GOAL: Which lines run from the first one up to and including the one with "across, _, height"? Print exactly those.

□ □ □

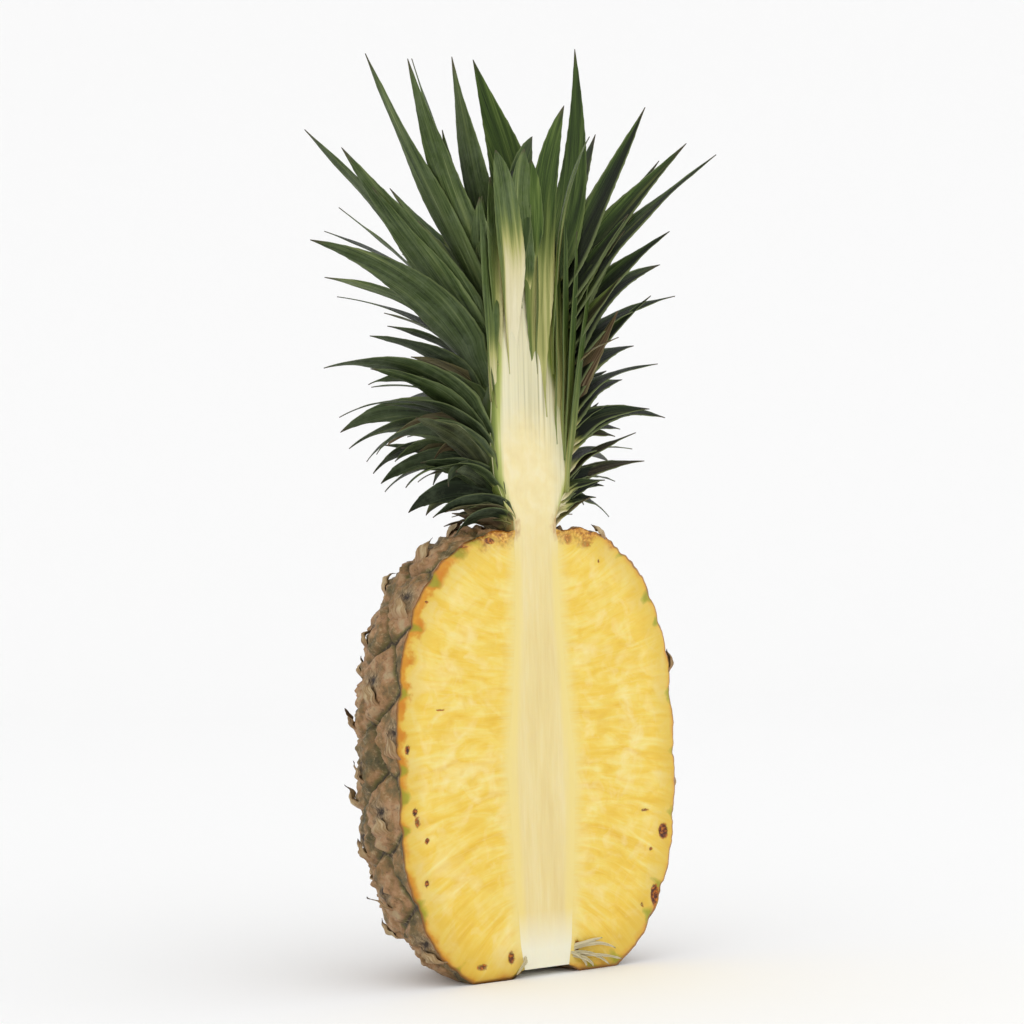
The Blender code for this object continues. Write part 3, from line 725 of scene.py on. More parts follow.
# Core, cut wet: dense cream fibre; above it the heart of the crown, white leaf bases with green lines
def coreMaterial():
    material, tree, shader = newMaterial("pineapple core and heart, freshly cut", **{
        "Roughness": 0.42, "IOR": 1.36, "Subsurface Radius": (1.0, 0.8, 0.4),
        "Subsurface Scale": 0.003})
    coords = add(tree, "TexCoord").outputs["Object"]
    leafy, side, bulb = readField(tree, "cut")[1]
    across, _, height = add(tree, "SeparateXYZ", {0: coords}).outputs

    def lines(wide, up, detail, bend=0.3):
        return stretchedNoise(tree, coords, (wide, wide, up), detail, bend)

    fine = lines(1300.0, 60.0, 4.0, 0.6)
    fruitCore = add(tree, "ValToRGB", {0: fine}, stops=(
        (0.3, "#E2CB8C"), (0.5, "#E7D395"), (0.72, "#EBDBA2")))
    broad = add(tree, "ValToRGB", {0: lines(170.0, 24.0, 2.0, 0.6)}, stops=(
        (0.3, "#E3CD8E"), (0.5, "#E9D698"), (0.7, "#EEDFAA")))
    colour = mix(tree, 0.6, fruitCore, broad)
    # above the fruit the heart is smoother and whiter, with thin grey-brown lines on its right
    soft = lines(160.0, 22.0, 3.0)
    mottled = lines(230.0, 170.0, 4.0, 0.25)
    smoother = add(tree, "ValToRGB", {0: mottled}, stops=(
        (0.3, "#EAD9A2"), (0.5, "#EEDFAA"), (0.7, "#F1E5BA")))
    aloft = add(tree, "MapRange", {0: height, 1: 0.15, 2: 0.18}, interpolation_type="SMOOTHSTEP")
    colour = mix(tree, aloft, colour, smoother)
    whiteLines = add(tree, "ValToRGB", {0: lines(900.0, 9.0, 3.0)}, stops=(
        (0.34, "#A29A78"), (0.44, "#CFC8A0"), (0.6, "#E2DCBA"), (0.75, "#EEE9D2")))
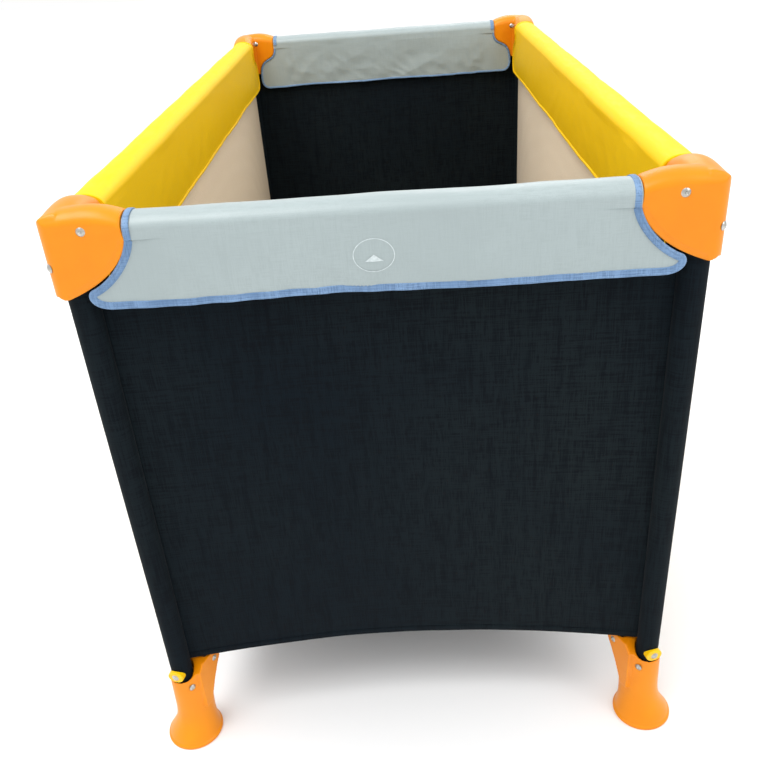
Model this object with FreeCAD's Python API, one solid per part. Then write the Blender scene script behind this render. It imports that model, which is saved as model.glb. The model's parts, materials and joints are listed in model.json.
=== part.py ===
import FreeCAD, Part
import math
import os

# Folding playpen in millimetres. X runs along the short side, Y along the long side, Z up.
# The origin is the centre of the footprint, on the floor.

V = FreeCAD.Vector
UP = V(0, 0, 1)

# Frame
POST_X = 300.0              # post axis to the centre, along X
POST_Y = 605.0              # post axis to the centre, along Y
RAIL_Z = 713.0              # top rail axis
ARM_Z = 110.0               # base arm axis
HEAD_PIVOT = 22.0           # post axis to the rail pivot, along the rail
LATCH_PIVOT = 33.0          # rail middle to each latch pivot
EAR_PIVOT = 25.0            # post axis to the base arm pivot, along X and along Y
HUB_PIVOT = 30.0            # centre to the hub pivot, along X and along Y
ARM_ANGLE = math.degrees(math.atan2(POST_Y - EAR_PIVOT - HUB_PIVOT, POST_X - EAR_PIVOT - HUB_PIVOT))
ARM_LENGTH = math.hypot(POST_Y - EAR_PIVOT - HUB_PIVOT, POST_X - EAR_PIVOT - HUB_PIVOT)

# Tubes and pins
RAIL_R = 8.0
ARM_R = 9.5
TUBE_WALL = 1.2
POST_R = 11.0
POST_WALL = 1.2
PIN_R = 3.0
PIN_PLAY = 0.05             # radial running clearance of a hinge pin
OPEN_PIVOT_PLAY = 0.4       # radial clearance where the linkage closes on itself
RIVET_HEAD_R = 4.6
RIVET_HEAD_H = 2.0
DIMPLE_R = 1.8
DIMPLE_DEPTH = 1.2

# Corner head: each wing is a rounded crest over two flat faces
HEAD_OUT = 21.0             # post axis to the outer face
HEAD_IN = 18.0              # post axis to the inner face
HEAD_CORNER_R = 12.0
HEAD_BOTTOM = 645.0
HEAD_SHOULDER = 716.0       # the end of a wing leans outward below this height
HEAD_ROUND = 8.0            # rounding of the bottom outer corner
TAIL_BOTTOM = 651.0         # the inner face ends in a narrow tail
TAIL_REACH = 24.0
HEAD_TOP = 740.0            # above every crest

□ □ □

EXERCISE ANSWER:
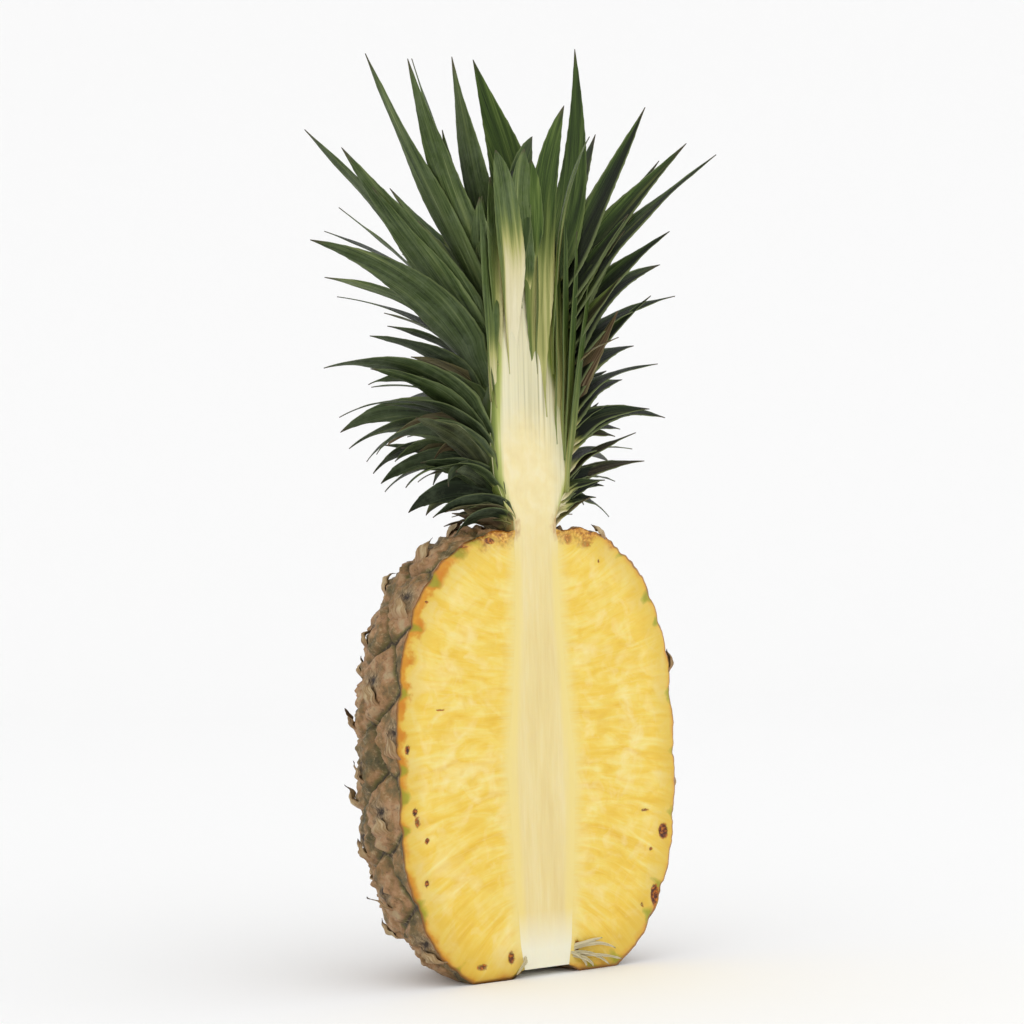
The Blender code for this object continues. Write part 3, from line 725 of scene.py on. More parts follow.
# Core, cut wet: dense cream fibre; above it the heart of the crown, white leaf bases with green lines
def coreMaterial():
    material, tree, shader = newMaterial("pineapple core and heart, freshly cut", **{
        "Roughness": 0.42, "IOR": 1.36, "Subsurface Radius": (1.0, 0.8, 0.4),
        "Subsurface Scale": 0.003})
    coords = add(tree, "TexCoord").outputs["Object"]
    leafy, side, bulb = readField(tree, "cut")[1]
    across, _, height = add(tree, "SeparateXYZ", {0: coords}).outputs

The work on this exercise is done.